After graduating with a business degree in 1995, Randall returned to Kentucky where she got married, had children and became a stay at home mom who worked from home. However, after meeting an individual who was trying to commercialize an old family recipe, she decided to chase a dream she never knew she had.
“I ended up becoming involved because I thought the product was pretty decent,” Randall said. “And then I also thought there was an opportunity to build strategic intellectual property around the product, so I’d kind of jumped in with both feet quite frankly.”
For Randall, not only was this a chance to harness an innovative idea, but it was a chance to invest in a business that would pay dividends for her family down the road.
While doing some research, the next step for her and her business partner was to find a state where regulatory laws would be friendly towards a product that combined alcohol and ice cream.
And what state would just so happen be on the list but South Carolina?
Thus, Randall moved back to Columbia with her family where she launched the first iteration of PROOF in 2015. The result is an unconventional ice cream hybrid that contains 5% alcohol content and comes in year-round flavors, such as strawberry moonshine, and seasonal options, such as coconut rum.
Randall’s personal favorite flavor is the one that reminds her of home.
“It’s definitely the bourbon caramel. I love it because I’m a Kentucky girl,” she said.
Although she couldn’t reveal any of the secret recipe, she likens the finished product to “magic” and says it stems from much more than the ice cream’s ingredients.

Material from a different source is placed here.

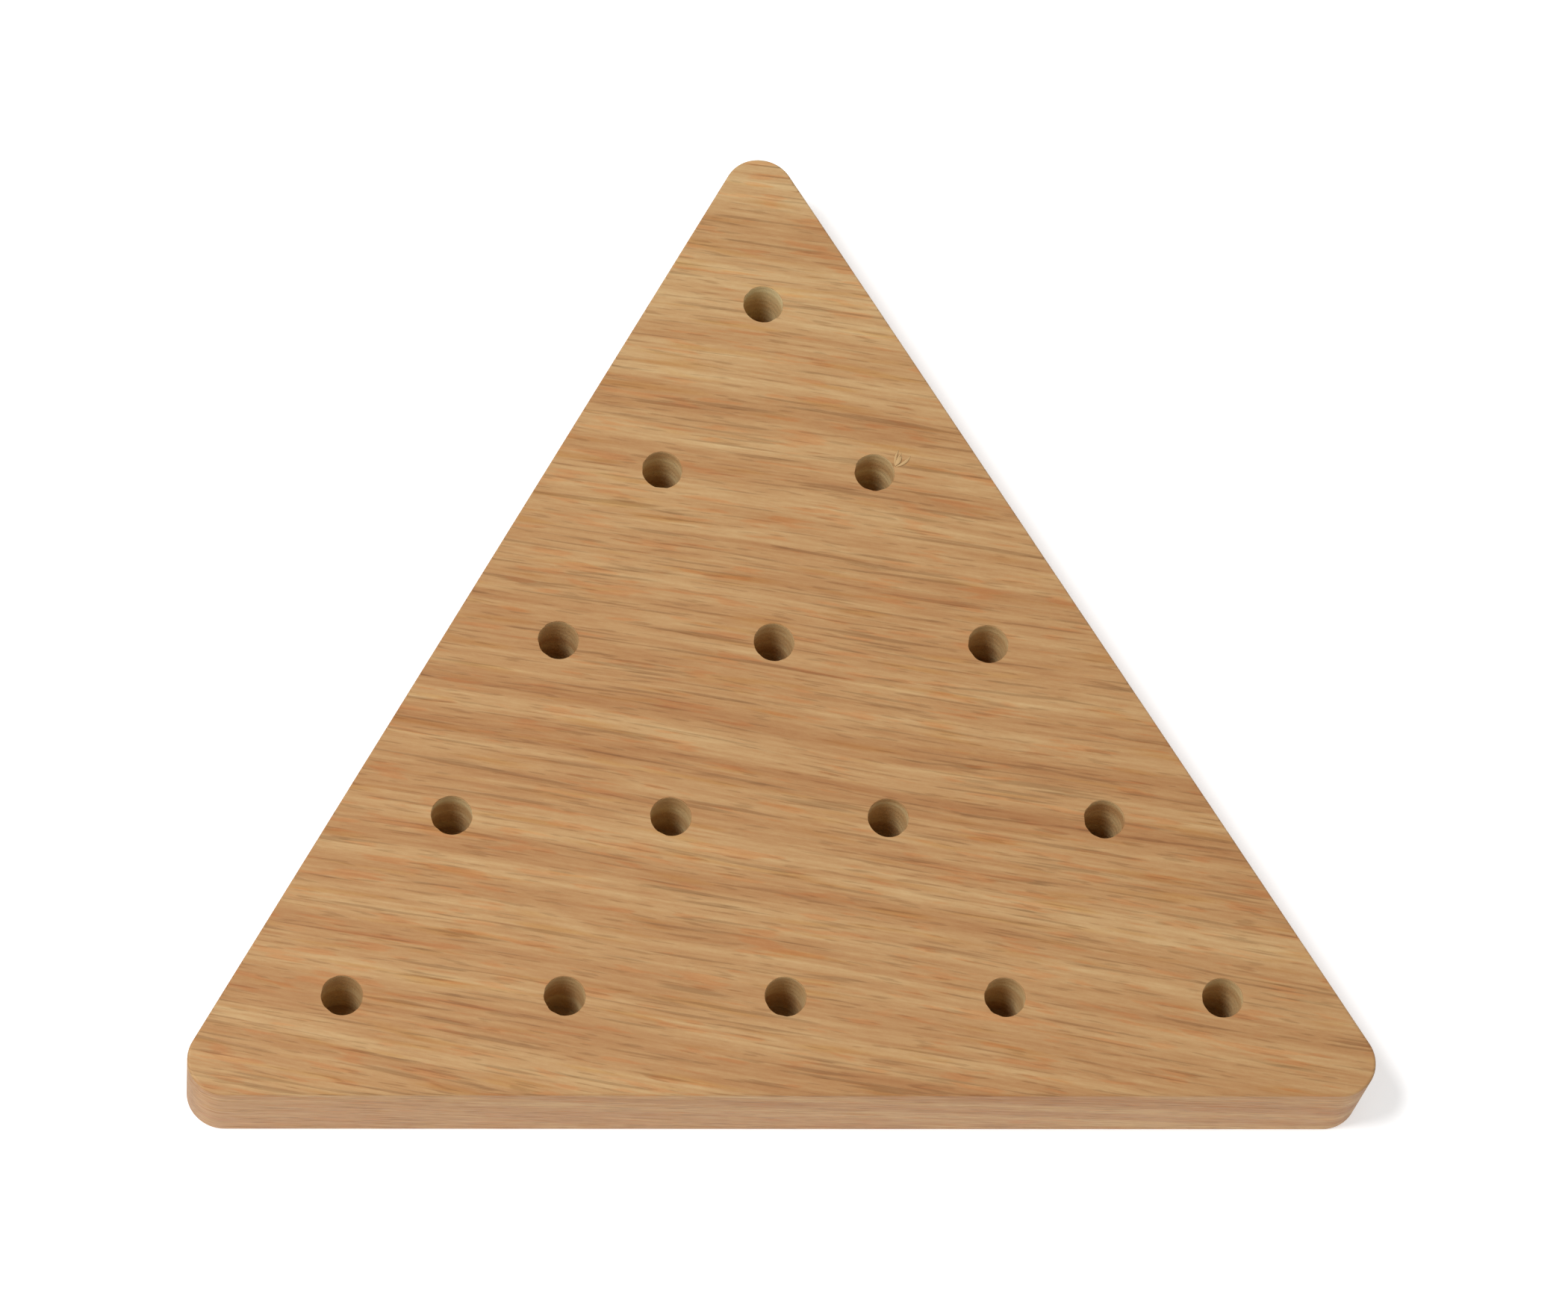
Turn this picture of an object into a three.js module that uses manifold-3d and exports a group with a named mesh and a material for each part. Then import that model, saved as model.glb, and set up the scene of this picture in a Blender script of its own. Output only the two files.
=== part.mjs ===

“When I say it’s a little bit of magic, I’m not talking about the magic of the ingredients, it’s just how we combine those.”
This year, Randall and one of her business partners bought out the company from prior investors and rebranded the ice cream from JB’s PROOF to PROOF. The ice cream also expanded from local stores like Green’s Beverages on Assembly Street to grocery stores like Lowes Foods. Even the colors on the new carton pay homage to her alma mater.
In addition to the success of her business, Randall says one of the most rewarding parts of owning her own business is watching her employees succeed too, especially since many of them made sacrifices to help her chase her dream.
“They just they laid on the line for this company everyday,” she said.
Randall said she considers herself a “big believer in taking care of the people that execute everyday for you on the ground” which is why she incentivizes her employees on the ground and works hard to foster a tight-knit community.
“That’s probably why I love it so much, because it ties back to team environment of basketball,” she said.
Consequently, she credits her years as a basketball player for preparing her for this journey just as much as she does her business classes.
“No way I would be doing what I am doing today without my experience as a student-athlete at USC,” Randall said. “It absolutely provided a core foundation for me to build on, not just as a young adult, but as an entrepreneur in her mid-40s that’s starting over again and loving every second of it.”
For aspiring business students at Carolina, Randall-Collins says there’s not a better time than now to pursue a business degree at USC and urges Darla Moore students to take advantage of their resources.
“I think the culture for that right now is hot, the willingness of the faculty and the entire ecosystem of USC to support that could not be better,” Randall said.
While PROOF has come a long way in just a few years and is steadily gaining momentum across the state, Randall says success is measured by more than just monetary gain.
“Everybody thinks there’s a destination point for success, and there’s really not. Success is a journey we’re all on,” Randall said. “Define it for who you surround yourself with, how you grow your business, what your values are as a company and as an individual, and stay true to those.”